§ WHAT IS EXPECTED: Give back all the data exactly, line by line.

§ DATA LINES:
====
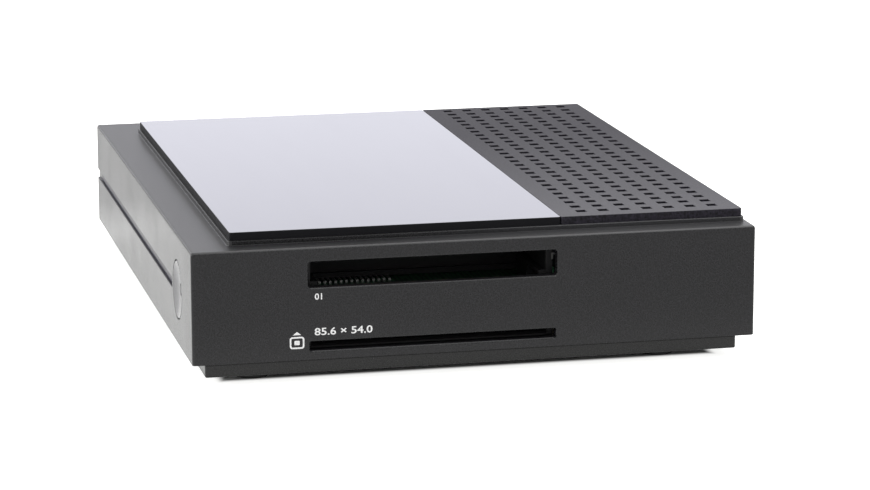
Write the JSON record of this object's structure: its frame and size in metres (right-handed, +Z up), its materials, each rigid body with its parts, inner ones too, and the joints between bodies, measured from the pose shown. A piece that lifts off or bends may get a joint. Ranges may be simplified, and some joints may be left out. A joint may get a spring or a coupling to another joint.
{
  "type": "satellite tv receiver",
  "caption": "Compact set-top satellite receiver: black case, gloss and vented top panels, round power button, side module and card slots, rear sockets and rocker switch.",
  "frame": {"origin": "centre of the footprint of the whole object (case and aerial sockets), on the surface that the feet stand on", "axes": "+Z up, -Y out of the front panel, +Y out of the rear sockets, +X out of the side with the two card slots"},
  "size_m": [0.164, 0.1366, 0.0342],
  "materials": {
    "case_plastic": "fine-grained matt moulded plastic, near black",
    "base_plastic": "matt moulded plastic, near black",
    "gloss_black": "polished black acrylic",
    "grille_plastic": "fine-grained matt moulded plastic, near black",
    "panel_steel": "black powder coat on steel sheet",
    "foot_rubber": "matt black rubber",
    "ir_acrylic": "dark infrared-clear acrylic",
    "button_plastic": "satin moulded plastic, near black",
    "board_green": "green solder mask on glass laminate",
    "connector_black": "black moulded connector plastic",
    "chip_epoxy": "black moulding compound",
    "pad_grey": "grey silicone pad",
    "sink_aluminium": "extruded aluminium",
    "capacitor_sleeve": "black shrink sleeve",
    "coil_ferrite": "grey ferrite",
    "plated_steel": "tin-plated steel sheet",
    "nickel_plate": "bright nickel plate",
    "white_insulator": "white moulded insulator",
    "gold_contact": "gold-flashed spring contact",
    "lamp_clear": "clear lamp epoxy",
    "screw_steel": "black-oxide steel",
    "spacer_brass": "turned brass",
    "rocker_gloss": "glossy black plastic"
  },
  "bodies": {
    "housing": {"aerial_input": "nickel_plate", "aerial_insulators": "white_insulator", "aerial_nuts": "nickel_plate", "aerial_output": "nickel_plate", "av_jack": "connector_black", "base_tray": "base_plastic", "board_screws": "screw_steel", "board_spacers": "spacer_brass", "capacitors": "capacitor_sleeve", "card_contacts": "gold_contact", "ci_board": "board_green", "ci_card_guide": "connector_black", "ci_header": "connector_black", "ci_pins": "gold_contact", "ci_solder_leads": "plated_steel", "crystal": "plated_steel", "dc_pin": "plated_steel", "dc_socket": "connector_black", "ethernet_contacts": "gold_contact", "ethernet_socket": "connector_black", "flash_chip": "chip_epoxy", "foot_front_left": "foot_rubber", "foot_front_right": "foot_rubber", "foot_rear_left": "foot_rubber", "foot_rear_right": "foot_rubber", "front_board": "board_green", "front_board_connector": "connector_black", "gloss_top_panel": "gloss_black", "hdmi_socket": "plated_steel", "hdmi_tongue": "connector_black", "heat_sink": "sink_aluminium", "housing_screws": "screw_steel", "ir_receiver": "chip_epoxy", "ir_window": "ir_acrylic", "main_board": "board_green", "memory_chips": "chip_epoxy", "optical_socket": "connector_black", "power_coils": "coil_ferrite", "rear_panel": "panel_steel", "smart_card_reader": "connector_black", "soc_chip": "chip_epoxy", "stack_plug": "connector_black", "stack_socket": "connector_black", "status_led": "lamp_clear", "switch_housing": "connector_black", "switch_terminals": "plated_steel", "tact_switch": "connector_black", "thermal_pad": "pad_grey", "top_cover": "case_plastic", "tuner_can": "plated_steel", "usb_socket": "plated_steel", "usb_tongue": "white_insulator", "vent_panel": "grille_plastic"},
    "power_button": {"power_button": "button_plastic"},
    "switch_plunger": {"tact_plunger": "connector_black"},
    "rear_rocker": {"switch_rocker": "rocker_gloss"}
  },
  "joints": [
    {"name": "power_button_press", "type": "slide", "parent": "housing", "child": "power_button", "axis": [0, 1, 0], "range_m": [0, 0.0005], "stiffness_N_per_m": 1200, "springref_m": -0.0002},
    {"name": "switch_plunger_press", "type": "slide", "parent": "housing", "child": "switch_plunger", "axis": [0, 1, 0], "range_m": [0, 0.0005]},
    {"name": "rear_rocker_tilt", "type": "hinge", "parent": "housing", "child": "rear_rocker", "pos_m": [0.068, 0.056, 0.0188], "axis": [1, 0, 0], "range_deg": [0, 18]}
  ],
  "couplings": [
    {"joint": "switch_plunger_press", "follows": "power_button_press", "ratio": 1}
  ]
}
====
§ TASK ANSWER:
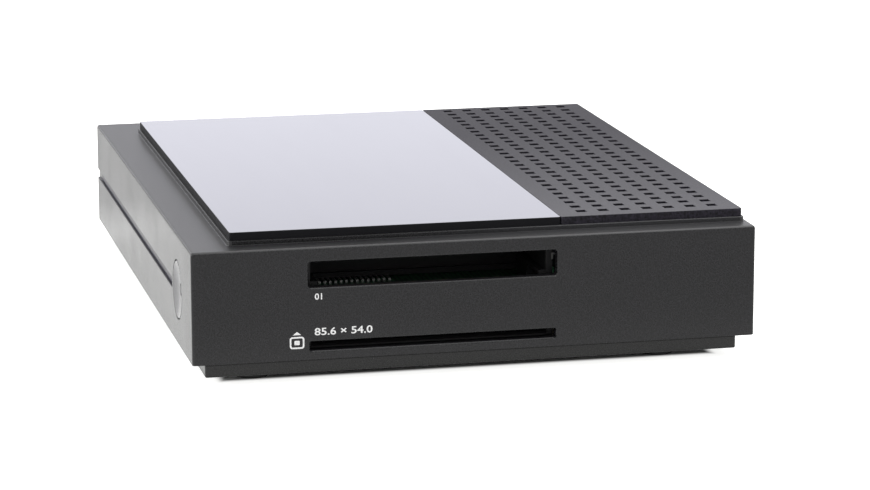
Write the JSON record of this object's structure: its frame and size in metres (right-handed, +Z up), its materials, each rigid body with its parts, inner ones too, and the joints between bodies, measured from the pose shown. A piece that lifts off or bends may get a joint. Ranges may be simplified, and some joints may be left out. A joint may get a spring or a coupling to another joint.
{
  "type": "satellite tv receiver",
  "caption": "Compact set-top satellite receiver: black case, gloss and vented top panels, round power button, side module and card slots, rear sockets and rocker switch.",
  "frame": {"origin": "centre of the footprint of the whole object (case and aerial sockets), on the surface that the feet stand on", "axes": "+Z up, -Y out of the front panel, +Y out of the rear sockets, +X out of the side with the two card slots"},
  "size_m": [0.164, 0.1366, 0.0342],
  "materials": {
    "case_plastic": "fine-grained matt moulded plastic, near black",
    "base_plastic": "matt moulded plastic, near black",
    "gloss_black": "polished black acrylic",
    "grille_plastic": "fine-grained matt moulded plastic, near black",
    "panel_steel": "black powder coat on steel sheet",
    "foot_rubber": "matt black rubber",
    "ir_acrylic": "dark infrared-clear acrylic",
    "button_plastic": "satin moulded plastic, near black",
    "board_green": "green solder mask on glass laminate",
    "connector_black": "black moulded connector plastic",
    "chip_epoxy": "black moulding compound",
    "pad_grey": "grey silicone pad",
    "sink_aluminium": "extruded aluminium",
    "capacitor_sleeve": "black shrink sleeve",
    "coil_ferrite": "grey ferrite",
    "plated_steel": "tin-plated steel sheet",
    "nickel_plate": "bright nickel plate",
    "white_insulator": "white moulded insulator",
    "gold_contact": "gold-flashed spring contact",
    "lamp_clear": "clear lamp epoxy",
    "screw_steel": "black-oxide steel",
    "spacer_brass": "turned brass",
    "rocker_gloss": "glossy black plastic"
  },
  "bodies": {
    "housing": {"aerial_input": "nickel_plate", "aerial_insulators": "white_insulator", "aerial_nuts": "nickel_plate", "aerial_output": "nickel_plate", "av_jack": "connector_black", "base_tray": "base_plastic", "board_screws": "screw_steel", "board_spacers": "spacer_brass", "capacitors": "capacitor_sleeve", "card_contacts": "gold_contact", "ci_board": "board_green", "ci_card_guide": "connector_black", "ci_header": "connector_black", "ci_pins": "gold_contact", "ci_solder_leads": "plated_steel", "crystal": "plated_steel", "dc_pin": "plated_steel", "dc_socket": "connector_black", "ethernet_contacts": "gold_contact", "ethernet_socket": "connector_black", "flash_chip": "chip_epoxy", "foot_front_left": "foot_rubber", "foot_front_right": "foot_rubber", "foot_rear_left": "foot_rubber", "foot_rear_right": "foot_rubber", "front_board": "board_green", "front_board_connector": "connector_black", "gloss_top_panel": "gloss_black", "hdmi_socket": "plated_steel", "hdmi_tongue": "connector_black", "heat_sink": "sink_aluminium", "housing_screws": "screw_steel", "ir_receiver": "chip_epoxy", "ir_window": "ir_acrylic", "main_board": "board_green", "memory_chips": "chip_epoxy", "optical_socket": "connector_black", "power_coils": "coil_ferrite", "rear_panel": "panel_steel", "smart_card_reader": "connector_black", "soc_chip": "chip_epoxy", "stack_plug": "connector_black", "stack_socket": "connector_black", "status_led": "lamp_clear", "switch_housing": "connector_black", "switch_terminals": "plated_steel", "tact_switch": "connector_black", "thermal_pad": "pad_grey", "top_cover": "case_plastic", "tuner_can": "plated_steel", "usb_socket": "plated_steel", "usb_tongue": "white_insulator", "vent_panel": "grille_plastic"},
    "power_button": {"power_button": "button_plastic"},
    "switch_plunger": {"tact_plunger": "connector_black"},
    "rear_rocker": {"switch_rocker": "rocker_gloss"}
  },
  "joints": [
    {"name": "power_button_press", "type": "slide", "parent": "housing", "child": "power_button", "axis": [0, 1, 0], "range_m": [0, 0.0005], "stiffness_N_per_m": 1200, "springref_m": -0.0002},
    {"name": "switch_plunger_press", "type": "slide", "parent": "housing", "child": "switch_plunger", "axis": [0, 1, 0], "range_m": [0, 0.0005]},
    {"name": "rear_rocker_tilt", "type": "hinge", "parent": "housing", "child": "rear_rocker", "pos_m": [0.068, 0.056, 0.0188], "axis": [1, 0, 0], "range_deg": [0, 18]}
  ],
  "couplings": [
    {"joint": "switch_plunger_press", "follows": "power_button_press", "ratio": 1}
  ]
}